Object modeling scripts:

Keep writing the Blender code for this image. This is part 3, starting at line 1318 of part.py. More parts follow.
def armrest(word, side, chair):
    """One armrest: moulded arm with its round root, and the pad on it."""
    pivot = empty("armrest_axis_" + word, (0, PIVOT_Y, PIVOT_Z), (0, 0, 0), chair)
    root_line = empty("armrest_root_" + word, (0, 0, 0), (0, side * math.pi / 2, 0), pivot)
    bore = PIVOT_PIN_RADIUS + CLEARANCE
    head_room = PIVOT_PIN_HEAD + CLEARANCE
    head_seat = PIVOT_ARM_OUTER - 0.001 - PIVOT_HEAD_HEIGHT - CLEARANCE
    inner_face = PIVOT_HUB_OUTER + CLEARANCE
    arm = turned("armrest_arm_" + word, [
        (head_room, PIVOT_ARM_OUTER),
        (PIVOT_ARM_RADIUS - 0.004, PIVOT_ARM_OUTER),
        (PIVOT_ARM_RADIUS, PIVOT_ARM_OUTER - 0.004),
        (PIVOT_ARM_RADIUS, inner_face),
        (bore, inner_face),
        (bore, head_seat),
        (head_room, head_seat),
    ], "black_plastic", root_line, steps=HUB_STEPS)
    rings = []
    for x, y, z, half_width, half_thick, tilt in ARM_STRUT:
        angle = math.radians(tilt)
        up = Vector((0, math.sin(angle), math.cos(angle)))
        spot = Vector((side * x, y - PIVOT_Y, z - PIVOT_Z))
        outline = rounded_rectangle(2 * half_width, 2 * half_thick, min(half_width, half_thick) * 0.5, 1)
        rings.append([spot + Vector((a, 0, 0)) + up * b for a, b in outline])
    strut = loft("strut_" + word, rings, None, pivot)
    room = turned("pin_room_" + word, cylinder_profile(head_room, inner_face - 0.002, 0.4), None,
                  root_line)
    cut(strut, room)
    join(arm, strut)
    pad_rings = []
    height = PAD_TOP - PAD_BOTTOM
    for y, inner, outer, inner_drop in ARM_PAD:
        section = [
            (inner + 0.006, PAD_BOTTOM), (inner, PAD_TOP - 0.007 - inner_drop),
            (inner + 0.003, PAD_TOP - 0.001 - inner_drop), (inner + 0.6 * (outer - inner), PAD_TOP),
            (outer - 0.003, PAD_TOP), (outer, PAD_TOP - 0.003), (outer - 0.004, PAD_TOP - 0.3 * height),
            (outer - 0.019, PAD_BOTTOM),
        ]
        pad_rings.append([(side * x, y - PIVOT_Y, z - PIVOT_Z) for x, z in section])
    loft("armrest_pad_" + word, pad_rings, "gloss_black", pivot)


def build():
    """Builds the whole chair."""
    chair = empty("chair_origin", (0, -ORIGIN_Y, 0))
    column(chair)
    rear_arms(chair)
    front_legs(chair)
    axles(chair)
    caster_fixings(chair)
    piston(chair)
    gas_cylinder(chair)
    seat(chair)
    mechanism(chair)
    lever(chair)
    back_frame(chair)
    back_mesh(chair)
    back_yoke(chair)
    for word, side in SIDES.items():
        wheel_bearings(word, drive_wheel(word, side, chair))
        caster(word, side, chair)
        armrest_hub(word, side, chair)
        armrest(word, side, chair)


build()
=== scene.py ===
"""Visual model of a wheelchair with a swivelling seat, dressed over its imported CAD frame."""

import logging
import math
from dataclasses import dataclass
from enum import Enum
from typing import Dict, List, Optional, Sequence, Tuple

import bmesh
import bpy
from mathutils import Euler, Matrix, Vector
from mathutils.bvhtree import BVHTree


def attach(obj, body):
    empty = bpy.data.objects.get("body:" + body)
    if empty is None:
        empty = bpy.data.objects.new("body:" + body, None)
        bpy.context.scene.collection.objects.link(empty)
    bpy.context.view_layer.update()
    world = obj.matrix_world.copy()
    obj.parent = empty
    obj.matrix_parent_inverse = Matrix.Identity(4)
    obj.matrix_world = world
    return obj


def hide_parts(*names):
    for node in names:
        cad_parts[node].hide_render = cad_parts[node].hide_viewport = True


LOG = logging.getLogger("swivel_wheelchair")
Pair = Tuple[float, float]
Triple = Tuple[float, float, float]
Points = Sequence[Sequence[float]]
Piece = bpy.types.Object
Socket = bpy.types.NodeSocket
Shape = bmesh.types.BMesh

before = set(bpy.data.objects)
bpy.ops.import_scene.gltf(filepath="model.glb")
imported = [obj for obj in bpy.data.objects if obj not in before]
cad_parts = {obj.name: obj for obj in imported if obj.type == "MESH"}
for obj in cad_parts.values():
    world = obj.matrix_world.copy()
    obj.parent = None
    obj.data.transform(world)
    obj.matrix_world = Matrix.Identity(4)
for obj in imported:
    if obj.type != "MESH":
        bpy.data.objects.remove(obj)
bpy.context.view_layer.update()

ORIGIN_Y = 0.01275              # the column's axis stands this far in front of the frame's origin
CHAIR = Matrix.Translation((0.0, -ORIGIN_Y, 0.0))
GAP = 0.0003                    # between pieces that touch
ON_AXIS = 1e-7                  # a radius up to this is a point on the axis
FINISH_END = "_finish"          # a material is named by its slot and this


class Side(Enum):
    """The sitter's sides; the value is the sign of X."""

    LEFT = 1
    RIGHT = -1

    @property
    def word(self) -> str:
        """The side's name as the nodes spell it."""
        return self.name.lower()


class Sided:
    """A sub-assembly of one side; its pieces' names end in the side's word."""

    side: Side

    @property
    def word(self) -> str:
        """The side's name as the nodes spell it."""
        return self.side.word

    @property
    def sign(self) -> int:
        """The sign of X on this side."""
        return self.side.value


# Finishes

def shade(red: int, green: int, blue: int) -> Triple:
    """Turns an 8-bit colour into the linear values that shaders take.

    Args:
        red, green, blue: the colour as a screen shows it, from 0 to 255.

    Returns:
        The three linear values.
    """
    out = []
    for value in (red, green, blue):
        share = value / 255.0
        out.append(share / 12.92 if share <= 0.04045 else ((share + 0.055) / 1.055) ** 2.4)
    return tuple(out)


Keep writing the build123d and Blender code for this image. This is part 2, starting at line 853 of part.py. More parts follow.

* Task objective: Copy out only the lines above from the one with "back_frame(chair)" to the one with "sitter's sides; the", inclusive, exactly as they stand.

* Written answer:
    back_frame(chair)
    back_mesh(chair)
    back_yoke(chair)
    for word, side in SIDES.items():
        wheel_bearings(word, drive_wheel(word, side, chair))
        caster(word, side, chair)
        armrest_hub(word, side, chair)
        armrest(word, side, chair)


build()
=== scene.py ===
"""Visual model of a wheelchair with a swivelling seat, dressed over its imported CAD frame."""

import logging
import math
from dataclasses import dataclass
from enum import Enum
from typing import Dict, List, Optional, Sequence, Tuple

import bmesh
import bpy
from mathutils import Euler, Matrix, Vector
from mathutils.bvhtree import BVHTree


def attach(obj, body):
    empty = bpy.data.objects.get("body:" + body)
    if empty is None:
        empty = bpy.data.objects.new("body:" + body, None)
        bpy.context.scene.collection.objects.link(empty)
    bpy.context.view_layer.update()
    world = obj.matrix_world.copy()
    obj.parent = empty
    obj.matrix_parent_inverse = Matrix.Identity(4)
    obj.matrix_world = world
    return obj


def hide_parts(*names):
    for node in names:
        cad_parts[node].hide_render = cad_parts[node].hide_viewport = True


LOG = logging.getLogger("swivel_wheelchair")
Pair = Tuple[float, float]
Triple = Tuple[float, float, float]
Points = Sequence[Sequence[float]]
Piece = bpy.types.Object
Socket = bpy.types.NodeSocket
Shape = bmesh.types.BMesh

before = set(bpy.data.objects)
bpy.ops.import_scene.gltf(filepath="model.glb")
imported = [obj for obj in bpy.data.objects if obj not in before]
cad_parts = {obj.name: obj for obj in imported if obj.type == "MESH"}
for obj in cad_parts.values():
    world = obj.matrix_world.copy()
    obj.parent = None
    obj.data.transform(world)
    obj.matrix_world = Matrix.Identity(4)
for obj in imported:
    if obj.type != "MESH":
        bpy.data.objects.remove(obj)
bpy.context.view_layer.update()

ORIGIN_Y = 0.01275              # the column's axis stands this far in front of the frame's origin
CHAIR = Matrix.Translation((0.0, -ORIGIN_Y, 0.0))
GAP = 0.0003                    # between pieces that touch
ON_AXIS = 1e-7                  # a radius up to this is a point on the axis
FINISH_END = "_finish"          # a material is named by its slot and this


class Side(Enum):
    """The sitter's sides; the value is the sign of X."""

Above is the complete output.